Gli studenti si mostrarono in massima parte favorevoli all'identificazione emotiva, all'azione e all'aspetto socioeconomico o storico. Ma, naturalmente, come voi avete intuito, il buon lettore è chi ha immaginazione, memoria, un dizionario e un certo senso artistico, quel senso che mi propongo di sviluppare in me e negli altri ogni volta che mi si presenta l'occasione.
Tra parentesi, io uso il termine lettore in un'accezione molto libera. Strano a dirsi, non è possibile leggere un libro, si può soltanto rileggerlo. Un buon lettore, un grande lettore, un lettore attivo e creativo è un «rilettore». E vi dirò perché. Quando leggiamo un libro per la prima volta, il processo stesso di spostare faticosamente gli occhi da sinistra a destra, riga dopo riga, pagina dopo pagina, questo complicato lavoro fisico sul libro, il processo stesso di imparare in termini di spazio e di tempo di che cosa si tratti, si frappone tra noi e la valutazione artistica. Quando guardiamo un quadro, non dobbiamo spostare gli occhi in una maniera particolare, anche se il quadro, come un libro, contiene elementi da approfondire e sviluppare. L'elemento tempo non ha molto peso in un primo contatto con un quadro. Nel leggere un libro, dobbiamo invece avere il tempo di farne la conoscenza.
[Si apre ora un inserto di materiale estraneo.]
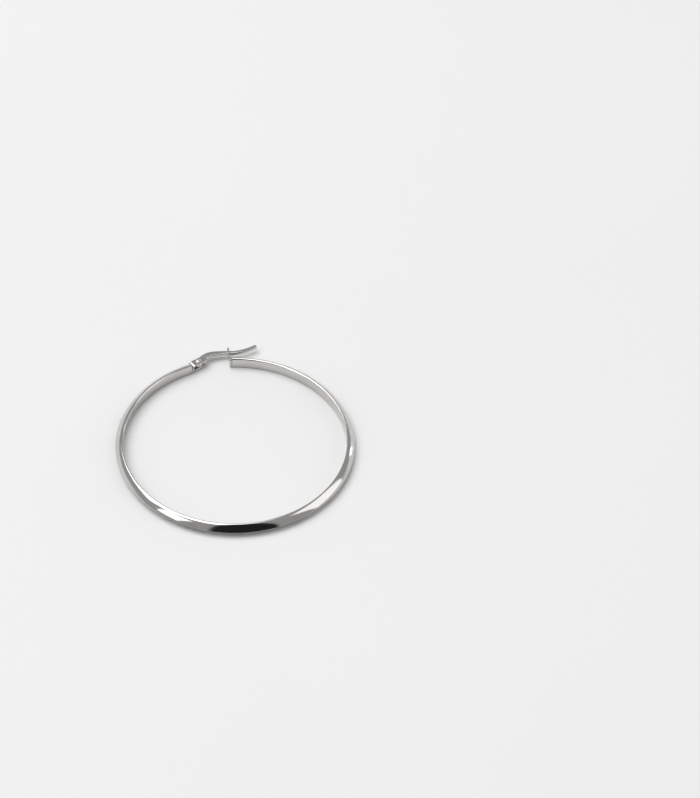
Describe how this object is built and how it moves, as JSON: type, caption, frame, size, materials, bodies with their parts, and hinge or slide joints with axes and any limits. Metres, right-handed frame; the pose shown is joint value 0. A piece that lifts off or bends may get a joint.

Non abbiamo un organo fisico (come è l'occhio per il quadro) che recepisca il tutto e possa poi goderne i particolari. Ma a una seconda o a una terza o a una quarta lettura, ci comportiamo, in un certo senso, di fronte a un libro come di fronte a un quadro. Non confondiamo però l'occhio fisico, quel capolavoro mostruoso dell'evoluzione, con la mente, un prodotto ancor più mostruoso. Un libro, qualunque esso sia – un'opera d'invenzione o un'opera di scienza (il confine tra le due non è netto come generalmente si crede) – un libro di narrativa fa anzitutto appello alla mente. La mente, il cervello, il sommo della vibratile spina dorsale è, o dovrebbe essere, il solo strumento da usare su un libro.